Sketchnotes, introducción a Escuelas creativas, de Ken Robinson
Hace semanas que compré el libro Escuelas creativas, de (Sir) Ken Robinson, y hasta hoy no le he hincado el diente. Me gusta dejar macerar algunos libros antes de degustarlos; dejar que sean ellos los que me llamen al calor de una inquietud. Me hice de él no tanto con la intención de encontrar un catecismo que confirme mis convicciones en materia educativa cuanto ahondar en reflexiones que sobrevuelan la práctica diaria en mi aula. Resulta estéril concebir este tipo de libros como una especie de manual de autoayuda del docente o como una biblia pedagógica para conversos. Si así fuera, no aprendería nada, tan solo asentiría pasivamente, consolándome con la idea de que los gurús de moda están de mi lado. Por el contrario, le pido a un libro sobre educación que me contradiga, que me sugiera sin sentenciar, que estimule mi imaginación y active mis neuronas. El resto es perder el tiempo. Será por eso que suelo concederle cada vez más valor a un encuentro presencial entre docentes, donde compartir incertidumbres e ilusiones, que a un ensayo sobre el estado de lo nuestro.
Al principio tuve mis reservas sobre comprarlo o no, más por prejuicio que otra causa. Este tipo de libros, en los que un experto habla sobre educación, avalado por su éxito como coaching pedagógico, me hacen a priori sospechar, creer que venden humo, que hablan para conversos entusiastas que buscan un espejo en el que mirarse y justificar su forma de enseñar o que sus reflexiones se basan más en principios maximalistas que en realidades palpables. Sin embargo, también es cierto que no aprendes si no estás dispuesto a trascender tus prejuicios, así que manos a la obra.

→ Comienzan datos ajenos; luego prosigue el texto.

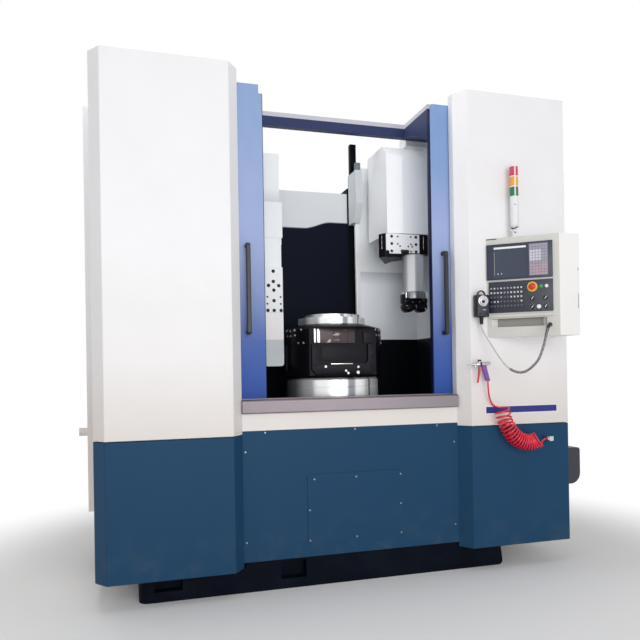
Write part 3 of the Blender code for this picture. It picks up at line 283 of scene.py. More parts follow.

En la página 23 del libro, Robinson afirma que su intención es ofrecer al lector una crítica de la situación actual de la educación, una visión de cómo debería ser y una teoría transformadora de la misma. Pero como se suele decir, del deber ser al ser hay un trecho bien largo. Una teoría puede expresarse de forma clara y motivadora, pero la realidad directa del aula obliga a tomar decisiones diarias que ponen a prueba con contundencia cualquier catecismo pedagógico. Por otro lado, Robinson se basa en principios -fe en el potencial individual, autorrealización personal, responsabilidad cívica, respeto mutuo- que subrayan la necesidad de implementar en la realidad del aula determinadas formas de enseñanza que conviven con leyes educativas y culturas de trabajo asentadas (cuando no metastásicas) que impiden o dificultan su puesta en marcha. De ahí que no pocos docentes, después de leer este tipo de libros y después del subidón de entusiasmo que les proporciona, se suman en una especie de depresión postiluminativa, al intentar poner en práctica sus tesis en contextos reales y darse de bruces contra una dura pared. Esta desilusión obedece sobre todo a la estéril intención de fundar la acción educativa en catecismos y no en una conversión cocida a fuego lento, contagiada desde la misma realidad que pretende mejorar y sometida diariamente a prueba a pie de aula (a ser posible compartiendo incertidumbres con otros docentes). No es raro oír a muchos docentes: ¡Sí, sí, muy bonito, pero cómo se come eso en mi aula! El autor de un libro como éste a menudo pretende concentrar en unas páginas un recorrido que él ha andado durante décadas, a través de un arduo trecho que le exigió una lenta conversión y no pocos obstáculos. No se puede pretender que el lector lo recorra en unas horas sin tener en cuenta que todo fruto madura con la mediación inexorable del tiempo y mucha paciencia e ilusión.
A menudo la cultura de la innovación se manifiesta bajo el género de una épica grandilocuente o de una apología acrítica, subrayando conceptos como revolución, transformación, fe, pero sin apoyarse en la realidad del aula y en una evaluación autocrítica. No basta con contagiarse del entusiasmo, de creer en que estamos haciendo lo que debemos; es necesario convencer desde los hechos. De lo contrario, estaremos dando argumentos suficientes a aquellos que ven en esta cultura educativa una moda inconsistente que sirve más para entretener a los alumnos que para aprender. El buenismo voluntarista y la acrítica percepción del uso de las nuevas tecnologías son a mi juicio dos de los grandes enemigos del cambio educativo.
No creo en una revolución global, pero confío en las revoluciones que se tejen día a día, a pie de aula, escuchando a mis alumnos y aprendiendo junto a otros docentes que no claudican y que con obstinada ilusión convierten sus perplejidades en nuevas sendas. A esa pequeña revolución sí me apunto. ¿Y tú?
1 comentario:
Excelente reflexión Ramón, como siempre dando que pensar.